Ma si mormora anche che organizzazioni antagoniste, non necessariamente di sinistra, stiano pensando di occupare quello stabile per piazzarci homeless secondo lo sport delle occupazioni abusive così diffuso nella Città Eterna. Insomma le cose non sono sempre come appaiono e le verità, come nel film giapponese “Rashomon” delle quattro verità, sono sempre più di una. Ciliegina sulla torta la Caritas, che di contributi pubblici per l’immigrazione ci campa, accusa le coop sociali rosse di camparci per lo stesso motivo. Manca solo che la ringiovanita Giorgia Meloni, emula del mai dimenticato La Russa, invochi l’intervento dell’esercito su quei territori.
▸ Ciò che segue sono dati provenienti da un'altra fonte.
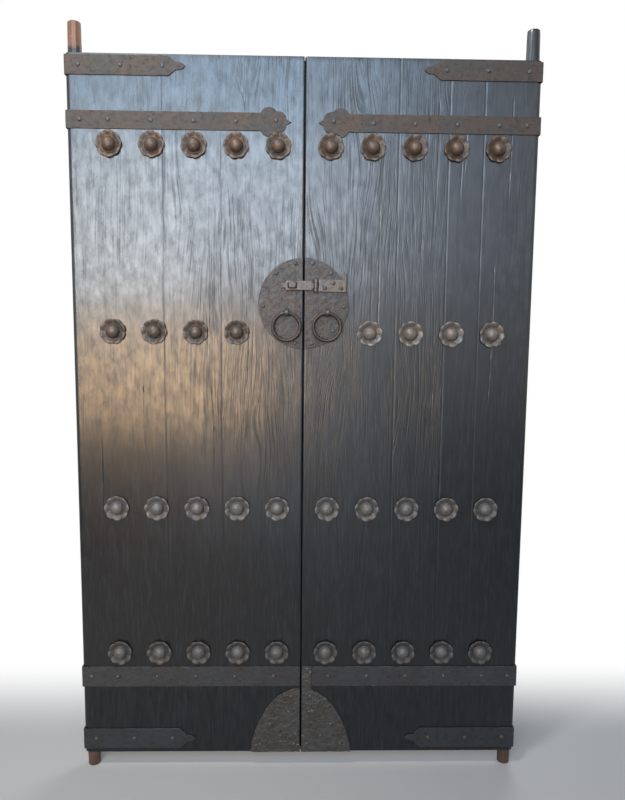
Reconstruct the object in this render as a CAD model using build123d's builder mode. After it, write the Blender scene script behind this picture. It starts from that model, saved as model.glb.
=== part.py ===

Grandi dei resti di una Capitale opulenta che ancora esistono. Agglomerati nuovi e vecchi che si degradano nell’assenza di servizi, dove i residenti vanno perdendo il senso del sociale e dello stato, mentre la maggioranza dei cittadini per bene si chiude nel sordo e rancoroso brontolio che è già protesta diffusa, anche se silenziosa. Altro che Tweet, Leopolde e talk show televisivi: qui ci vorrebbe gente con le palle, disinteressata ai lucrosi giochi della politica, che abbia il coraggio di andarci in quelle mitizzate periferie (ricordate Pasolini e le borgate?).

Ci vorrebbe gente che sappia affrontare anche il disprezzo della gente, abbia il coraggio di riaprire circoli, associazioni non delegando alle parrocchie quel poco che possono fare o agli operatori e ai volontari che pure ci sono. Gente che ficchi il naso nella realtà che spesso puzza, che apra la pista a uno stato e alle autorità locali latitanti. Il sindaco Petroselli lo faceva, ma parliamo del secolo scorso oggi siamo alla “Politica 2.0”, dove i logaritmi dei social network alienanti contano più di sangue e nervi delle persone vere.